The exercise: Report every line below that holds the word "with".

Recorded information:

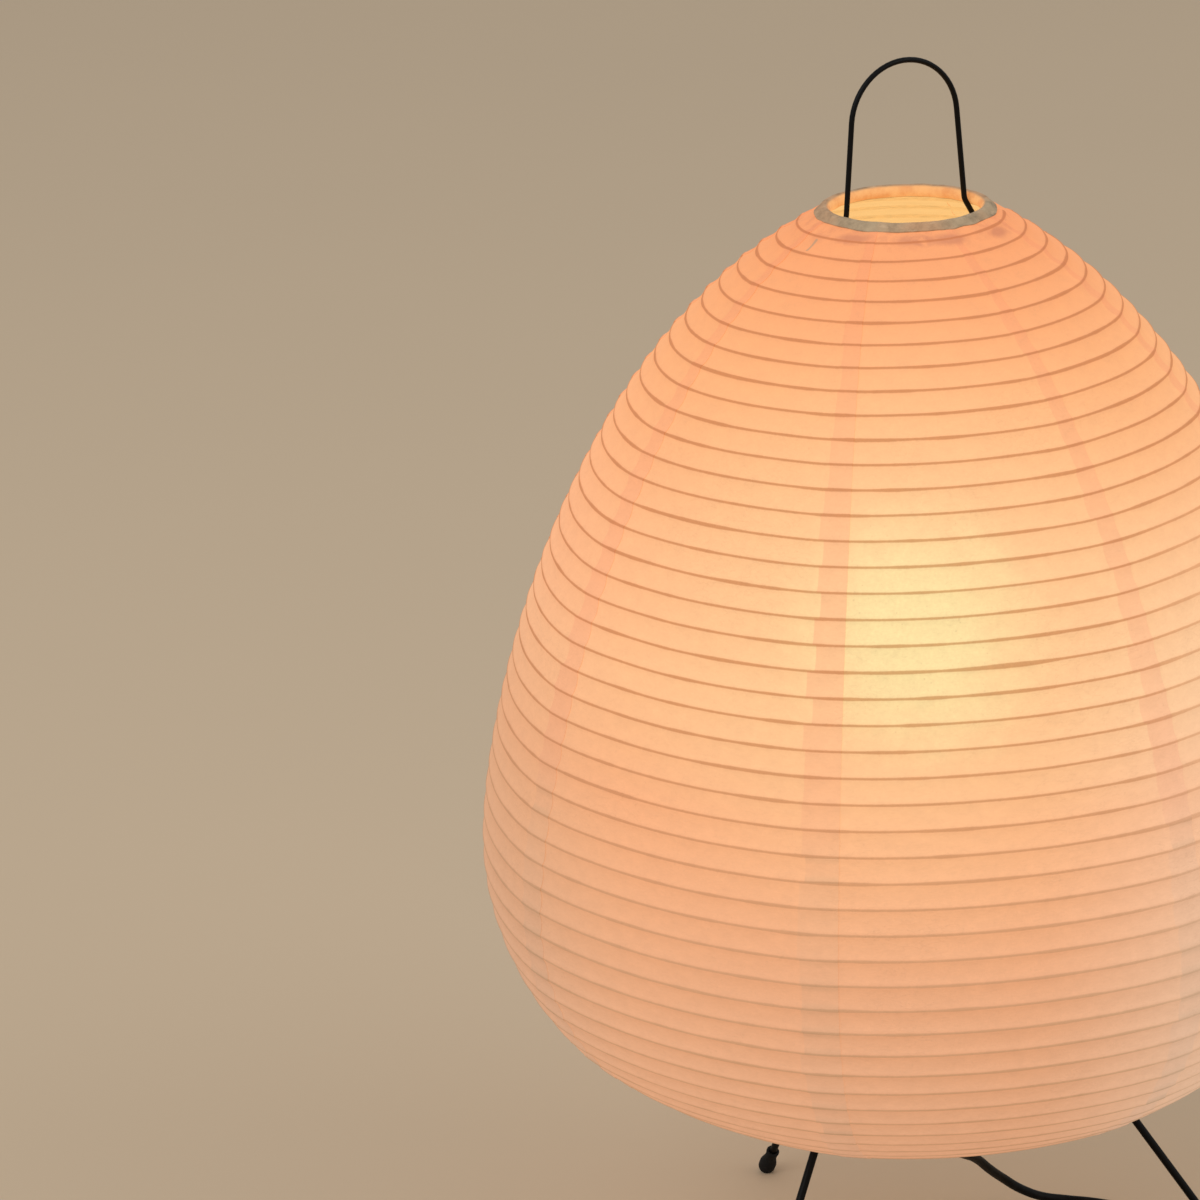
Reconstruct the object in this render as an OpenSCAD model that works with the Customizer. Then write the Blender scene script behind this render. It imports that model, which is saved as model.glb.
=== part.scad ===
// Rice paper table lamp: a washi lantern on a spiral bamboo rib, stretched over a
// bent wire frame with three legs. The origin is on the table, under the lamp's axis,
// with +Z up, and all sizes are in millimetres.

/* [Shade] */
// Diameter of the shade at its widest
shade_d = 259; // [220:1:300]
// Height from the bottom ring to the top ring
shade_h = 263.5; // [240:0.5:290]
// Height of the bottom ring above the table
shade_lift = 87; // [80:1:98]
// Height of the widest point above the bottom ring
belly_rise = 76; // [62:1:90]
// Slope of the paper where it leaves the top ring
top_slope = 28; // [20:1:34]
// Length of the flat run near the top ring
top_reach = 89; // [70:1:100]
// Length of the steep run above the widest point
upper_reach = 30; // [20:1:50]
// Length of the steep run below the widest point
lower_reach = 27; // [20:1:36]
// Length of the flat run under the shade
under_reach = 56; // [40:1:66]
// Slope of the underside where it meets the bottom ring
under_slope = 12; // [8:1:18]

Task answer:
Reconstruct the object in this render as an OpenSCAD model that works with the Customizer. Then write the Blender scene script behind this render. It imports that model, which is saved as model.glb.
// bent wire frame with three legs. The origin is on the table, under the lamp's axis,
// with +Z up, and all sizes are in millimetres.